#### [Short exercise]
Output all records precisely as written.

Stored items

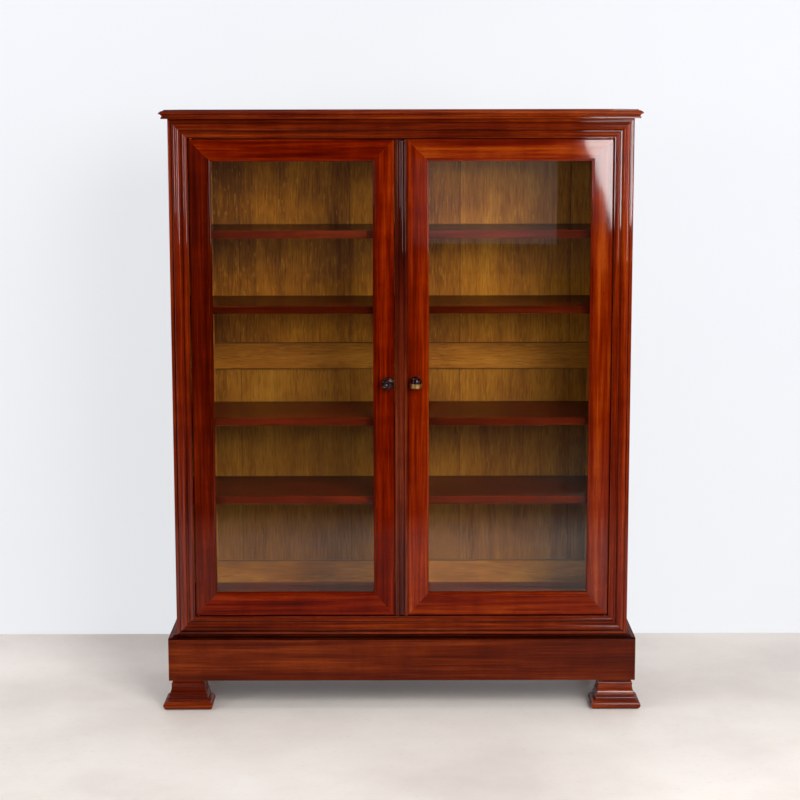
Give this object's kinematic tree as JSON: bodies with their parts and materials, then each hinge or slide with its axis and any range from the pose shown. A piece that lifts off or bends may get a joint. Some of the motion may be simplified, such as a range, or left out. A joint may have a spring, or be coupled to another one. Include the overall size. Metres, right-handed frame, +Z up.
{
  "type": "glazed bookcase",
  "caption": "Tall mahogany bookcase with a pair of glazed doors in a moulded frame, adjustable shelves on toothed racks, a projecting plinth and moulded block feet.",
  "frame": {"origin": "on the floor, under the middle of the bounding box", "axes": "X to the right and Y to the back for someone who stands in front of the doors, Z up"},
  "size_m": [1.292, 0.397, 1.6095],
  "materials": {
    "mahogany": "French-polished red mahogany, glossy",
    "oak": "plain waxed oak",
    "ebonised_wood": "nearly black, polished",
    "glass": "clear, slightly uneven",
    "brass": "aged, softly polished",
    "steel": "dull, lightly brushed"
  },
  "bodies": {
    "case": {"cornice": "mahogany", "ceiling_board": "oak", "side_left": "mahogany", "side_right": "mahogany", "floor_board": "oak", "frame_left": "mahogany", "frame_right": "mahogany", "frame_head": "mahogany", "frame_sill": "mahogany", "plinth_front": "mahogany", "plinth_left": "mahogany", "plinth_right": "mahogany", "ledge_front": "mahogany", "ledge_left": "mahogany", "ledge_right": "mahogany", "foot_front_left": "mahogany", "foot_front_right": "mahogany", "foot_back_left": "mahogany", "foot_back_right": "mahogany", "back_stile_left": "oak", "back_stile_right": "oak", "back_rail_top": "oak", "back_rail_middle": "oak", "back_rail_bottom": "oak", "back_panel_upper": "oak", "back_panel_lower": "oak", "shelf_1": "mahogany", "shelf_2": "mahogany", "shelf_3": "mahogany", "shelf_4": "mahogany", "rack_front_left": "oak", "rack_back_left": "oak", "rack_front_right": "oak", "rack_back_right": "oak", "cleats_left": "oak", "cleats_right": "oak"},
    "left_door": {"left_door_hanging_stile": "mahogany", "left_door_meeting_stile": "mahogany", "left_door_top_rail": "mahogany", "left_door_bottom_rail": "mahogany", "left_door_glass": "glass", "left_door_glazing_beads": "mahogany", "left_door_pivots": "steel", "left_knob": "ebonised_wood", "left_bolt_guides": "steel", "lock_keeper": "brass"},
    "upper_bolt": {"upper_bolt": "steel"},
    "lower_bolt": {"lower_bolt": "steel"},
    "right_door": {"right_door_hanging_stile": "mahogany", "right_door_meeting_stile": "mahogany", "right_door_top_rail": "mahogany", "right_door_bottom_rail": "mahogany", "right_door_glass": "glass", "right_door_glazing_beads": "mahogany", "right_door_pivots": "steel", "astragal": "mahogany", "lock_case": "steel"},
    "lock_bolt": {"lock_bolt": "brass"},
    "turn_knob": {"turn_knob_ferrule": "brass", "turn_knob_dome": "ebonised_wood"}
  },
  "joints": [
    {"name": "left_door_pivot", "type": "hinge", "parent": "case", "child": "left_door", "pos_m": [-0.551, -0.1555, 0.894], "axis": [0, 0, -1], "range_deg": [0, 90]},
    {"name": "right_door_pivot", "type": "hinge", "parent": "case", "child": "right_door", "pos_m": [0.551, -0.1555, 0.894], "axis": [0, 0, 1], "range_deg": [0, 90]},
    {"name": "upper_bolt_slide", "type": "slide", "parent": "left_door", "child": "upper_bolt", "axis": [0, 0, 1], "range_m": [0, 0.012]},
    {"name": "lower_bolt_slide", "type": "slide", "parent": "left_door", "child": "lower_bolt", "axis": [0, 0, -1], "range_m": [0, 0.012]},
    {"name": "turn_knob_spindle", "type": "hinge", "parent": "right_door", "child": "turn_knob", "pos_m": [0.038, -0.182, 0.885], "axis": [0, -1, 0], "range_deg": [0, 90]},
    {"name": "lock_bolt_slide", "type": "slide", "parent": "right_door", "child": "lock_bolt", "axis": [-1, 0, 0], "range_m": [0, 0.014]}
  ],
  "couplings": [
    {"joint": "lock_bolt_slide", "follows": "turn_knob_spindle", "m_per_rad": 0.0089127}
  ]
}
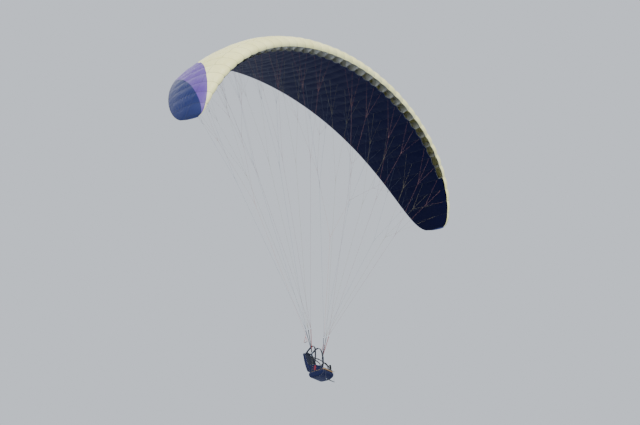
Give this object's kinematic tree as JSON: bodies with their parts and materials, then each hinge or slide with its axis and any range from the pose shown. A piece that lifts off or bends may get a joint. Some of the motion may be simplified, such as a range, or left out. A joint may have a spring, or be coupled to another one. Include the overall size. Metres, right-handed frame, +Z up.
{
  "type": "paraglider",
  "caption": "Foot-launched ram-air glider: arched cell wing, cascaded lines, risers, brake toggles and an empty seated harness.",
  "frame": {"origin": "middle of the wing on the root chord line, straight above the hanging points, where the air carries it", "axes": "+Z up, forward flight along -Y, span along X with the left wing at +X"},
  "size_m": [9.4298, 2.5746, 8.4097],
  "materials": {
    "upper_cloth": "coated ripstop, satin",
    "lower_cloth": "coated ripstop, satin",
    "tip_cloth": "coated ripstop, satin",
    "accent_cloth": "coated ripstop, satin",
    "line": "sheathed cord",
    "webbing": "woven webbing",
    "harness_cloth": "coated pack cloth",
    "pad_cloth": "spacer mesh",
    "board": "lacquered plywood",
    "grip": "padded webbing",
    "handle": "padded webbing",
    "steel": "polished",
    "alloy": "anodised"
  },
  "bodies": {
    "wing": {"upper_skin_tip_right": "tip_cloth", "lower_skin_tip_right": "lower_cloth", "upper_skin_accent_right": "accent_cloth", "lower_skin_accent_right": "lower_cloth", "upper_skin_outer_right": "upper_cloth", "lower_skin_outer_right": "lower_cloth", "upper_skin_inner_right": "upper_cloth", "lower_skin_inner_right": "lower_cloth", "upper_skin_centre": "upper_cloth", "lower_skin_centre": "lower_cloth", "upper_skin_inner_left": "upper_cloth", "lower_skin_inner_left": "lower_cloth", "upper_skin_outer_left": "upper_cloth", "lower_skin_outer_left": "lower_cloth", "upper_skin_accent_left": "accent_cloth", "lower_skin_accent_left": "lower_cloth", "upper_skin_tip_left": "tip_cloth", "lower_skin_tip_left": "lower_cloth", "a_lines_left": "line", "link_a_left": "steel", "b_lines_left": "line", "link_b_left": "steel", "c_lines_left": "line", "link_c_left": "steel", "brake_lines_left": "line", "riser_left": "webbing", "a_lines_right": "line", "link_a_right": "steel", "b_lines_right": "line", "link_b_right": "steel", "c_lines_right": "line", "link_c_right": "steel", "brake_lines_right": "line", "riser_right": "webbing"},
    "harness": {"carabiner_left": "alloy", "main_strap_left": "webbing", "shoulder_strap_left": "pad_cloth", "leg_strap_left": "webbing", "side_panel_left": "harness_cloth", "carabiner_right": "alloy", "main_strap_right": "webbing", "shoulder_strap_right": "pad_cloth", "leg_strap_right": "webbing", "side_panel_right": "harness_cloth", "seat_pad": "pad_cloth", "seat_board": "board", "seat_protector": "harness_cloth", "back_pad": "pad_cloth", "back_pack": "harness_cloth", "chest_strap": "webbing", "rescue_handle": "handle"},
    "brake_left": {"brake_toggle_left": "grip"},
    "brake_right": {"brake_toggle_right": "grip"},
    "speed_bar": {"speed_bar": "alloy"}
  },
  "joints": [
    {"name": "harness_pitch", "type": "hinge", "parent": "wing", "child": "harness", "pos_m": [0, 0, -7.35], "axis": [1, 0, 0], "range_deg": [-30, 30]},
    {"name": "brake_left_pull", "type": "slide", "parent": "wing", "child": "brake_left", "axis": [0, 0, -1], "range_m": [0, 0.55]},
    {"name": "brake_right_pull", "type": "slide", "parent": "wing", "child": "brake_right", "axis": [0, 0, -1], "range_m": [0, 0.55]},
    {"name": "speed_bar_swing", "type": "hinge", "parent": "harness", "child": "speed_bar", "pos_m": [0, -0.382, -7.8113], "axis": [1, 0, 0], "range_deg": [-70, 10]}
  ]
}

#### [Written answer]
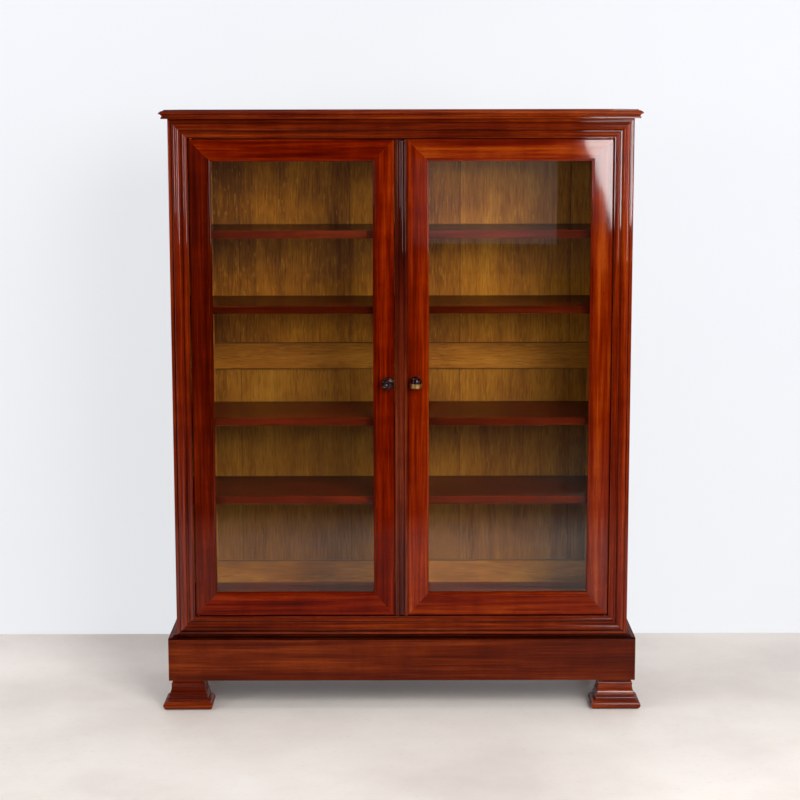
Give this object's kinematic tree as JSON: bodies with their parts and materials, then each hinge or slide with its axis and any range from the pose shown. A piece that lifts off or bends may get a joint. Some of the motion may be simplified, such as a range, or left out. A joint may have a spring, or be coupled to another one. Include the overall size. Metres, right-handed frame, +Z up.
{
  "type": "glazed bookcase",
  "caption": "Tall mahogany bookcase with a pair of glazed doors in a moulded frame, adjustable shelves on toothed racks, a projecting plinth and moulded block feet.",
  "frame": {"origin": "on the floor, under the middle of the bounding box", "axes": "X to the right and Y to the back for someone who stands in front of the doors, Z up"},
  "size_m": [1.292, 0.397, 1.6095],
  "materials": {
    "mahogany": "French-polished red mahogany, glossy",
    "oak": "plain waxed oak",
    "ebonised_wood": "nearly black, polished",
    "glass": "clear, slightly uneven",
    "brass": "aged, softly polished",
    "steel": "dull, lightly brushed"
  },
  "bodies": {
    "case": {"cornice": "mahogany", "ceiling_board": "oak", "side_left": "mahogany", "side_right": "mahogany", "floor_board": "oak", "frame_left": "mahogany", "frame_right": "mahogany", "frame_head": "mahogany", "frame_sill": "mahogany", "plinth_front": "mahogany", "plinth_left": "mahogany", "plinth_right": "mahogany", "ledge_front": "mahogany", "ledge_left": "mahogany", "ledge_right": "mahogany", "foot_front_left": "mahogany", "foot_front_right": "mahogany", "foot_back_left": "mahogany", "foot_back_right": "mahogany", "back_stile_left": "oak", "back_stile_right": "oak", "back_rail_top": "oak", "back_rail_middle": "oak", "back_rail_bottom": "oak", "back_panel_upper": "oak", "back_panel_lower": "oak", "shelf_1": "mahogany", "shelf_2": "mahogany", "shelf_3": "mahogany", "shelf_4": "mahogany", "rack_front_left": "oak", "rack_back_left": "oak", "rack_front_right": "oak", "rack_back_right": "oak", "cleats_left": "oak", "cleats_right": "oak"},
    "left_door": {"left_door_hanging_stile": "mahogany", "left_door_meeting_stile": "mahogany", "left_door_top_rail": "mahogany", "left_door_bottom_rail": "mahogany", "left_door_glass": "glass", "left_door_glazing_beads": "mahogany", "left_door_pivots": "steel", "left_knob": "ebonised_wood", "left_bolt_guides": "steel", "lock_keeper": "brass"},
    "upper_bolt": {"upper_bolt": "steel"},
    "lower_bolt": {"lower_bolt": "steel"},
    "right_door": {"right_door_hanging_stile": "mahogany", "right_door_meeting_stile": "mahogany", "right_door_top_rail": "mahogany", "right_door_bottom_rail": "mahogany", "right_door_glass": "glass", "right_door_glazing_beads": "mahogany", "right_door_pivots": "steel", "astragal": "mahogany", "lock_case": "steel"},
    "lock_bolt": {"lock_bolt": "brass"},
    "turn_knob": {"turn_knob_ferrule": "brass", "turn_knob_dome": "ebonised_wood"}
  },
  "joints": [
    {"name": "left_door_pivot", "type": "hinge", "parent": "case", "child": "left_door", "pos_m": [-0.551, -0.1555, 0.894], "axis": [0, 0, -1], "range_deg": [0, 90]},
    {"name": "right_door_pivot", "type": "hinge", "parent": "case", "child": "right_door", "pos_m": [0.551, -0.1555, 0.894], "axis": [0, 0, 1], "range_deg": [0, 90]},
    {"name": "upper_bolt_slide", "type": "slide", "parent": "left_door", "child": "upper_bolt", "axis": [0, 0, 1], "range_m": [0, 0.012]},
    {"name": "lower_bolt_slide", "type": "slide", "parent": "left_door", "child": "lower_bolt", "axis": [0, 0, -1], "range_m": [0, 0.012]},
    {"name": "turn_knob_spindle", "type": "hinge", "parent": "right_door", "child": "turn_knob", "pos_m": [0.038, -0.182, 0.885], "axis": [0, -1, 0], "range_deg": [0, 90]},
    {"name": "lock_bolt_slide", "type": "slide", "parent": "right_door", "child": "lock_bolt", "axis": [-1, 0, 0], "range_m": [0, 0.014]}
  ],
  "couplings": [
    {"joint": "lock_bolt_slide", "follows": "turn_knob_spindle", "m_per_rad": 0.0089127}
  ]
}
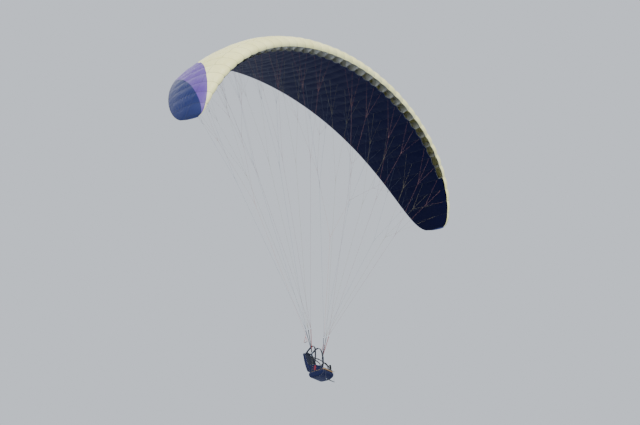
Give this object's kinematic tree as JSON: bodies with their parts and materials, then each hinge or slide with its axis and any range from the pose shown. A piece that lifts off or bends may get a joint. Some of the motion may be simplified, such as a range, or left out. A joint may have a spring, or be coupled to another one. Include the overall size. Metres, right-handed frame, +Z up.
{
  "type": "paraglider",
  "caption": "Foot-launched ram-air glider: arched cell wing, cascaded lines, risers, brake toggles and an empty seated harness.",
  "frame": {"origin": "middle of the wing on the root chord line, straight above the hanging points, where the air carries it", "axes": "+Z up, forward flight along -Y, span along X with the left wing at +X"},
  "size_m": [9.4298, 2.5746, 8.4097],
  "materials": {
    "upper_cloth": "coated ripstop, satin",
    "lower_cloth": "coated ripstop, satin",
    "tip_cloth": "coated ripstop, satin",
    "accent_cloth": "coated ripstop, satin",
    "line": "sheathed cord",
    "webbing": "woven webbing",
    "harness_cloth": "coated pack cloth",
    "pad_cloth": "spacer mesh",
    "board": "lacquered plywood",
    "grip": "padded webbing",
    "handle": "padded webbing",
    "steel": "polished",
    "alloy": "anodised"
  },
  "bodies": {
    "wing": {"upper_skin_tip_right": "tip_cloth", "lower_skin_tip_right": "lower_cloth", "upper_skin_accent_right": "accent_cloth", "lower_skin_accent_right": "lower_cloth", "upper_skin_outer_right": "upper_cloth", "lower_skin_outer_right": "lower_cloth", "upper_skin_inner_right": "upper_cloth", "lower_skin_inner_right": "lower_cloth", "upper_skin_centre": "upper_cloth", "lower_skin_centre": "lower_cloth", "upper_skin_inner_left": "upper_cloth", "lower_skin_inner_left": "lower_cloth", "upper_skin_outer_left": "upper_cloth", "lower_skin_outer_left": "lower_cloth", "upper_skin_accent_left": "accent_cloth", "lower_skin_accent_left": "lower_cloth", "upper_skin_tip_left": "tip_cloth", "lower_skin_tip_left": "lower_cloth", "a_lines_left": "line", "link_a_left": "steel", "b_lines_left": "line", "link_b_left": "steel", "c_lines_left": "line", "link_c_left": "steel", "brake_lines_left": "line", "riser_left": "webbing", "a_lines_right": "line", "link_a_right": "steel", "b_lines_right": "line", "link_b_right": "steel", "c_lines_right": "line", "link_c_right": "steel", "brake_lines_right": "line", "riser_right": "webbing"},
    "harness": {"carabiner_left": "alloy", "main_strap_left": "webbing", "shoulder_strap_left": "pad_cloth", "leg_strap_left": "webbing", "side_panel_left": "harness_cloth", "carabiner_right": "alloy", "main_strap_right": "webbing", "shoulder_strap_right": "pad_cloth", "leg_strap_right": "webbing", "side_panel_right": "harness_cloth", "seat_pad": "pad_cloth", "seat_board": "board", "seat_protector": "harness_cloth", "back_pad": "pad_cloth", "back_pack": "harness_cloth", "chest_strap": "webbing", "rescue_handle": "handle"},
    "brake_left": {"brake_toggle_left": "grip"},
    "brake_right": {"brake_toggle_right": "grip"},
    "speed_bar": {"speed_bar": "alloy"}
  },
  "joints": [
    {"name": "harness_pitch", "type": "hinge", "parent": "wing", "child": "harness", "pos_m": [0, 0, -7.35], "axis": [1, 0, 0], "range_deg": [-30, 30]},
    {"name": "brake_left_pull", "type": "slide", "parent": "wing", "child": "brake_left", "axis": [0, 0, -1], "range_m": [0, 0.55]},
    {"name": "brake_right_pull", "type": "slide", "parent": "wing", "child": "brake_right", "axis": [0, 0, -1], "range_m": [0, 0.55]},
    {"name": "speed_bar_swing", "type": "hinge", "parent": "harness", "child": "speed_bar", "pos_m": [0, -0.382, -7.8113], "axis": [1, 0, 0], "range_deg": [-70, 10]}
  ]
}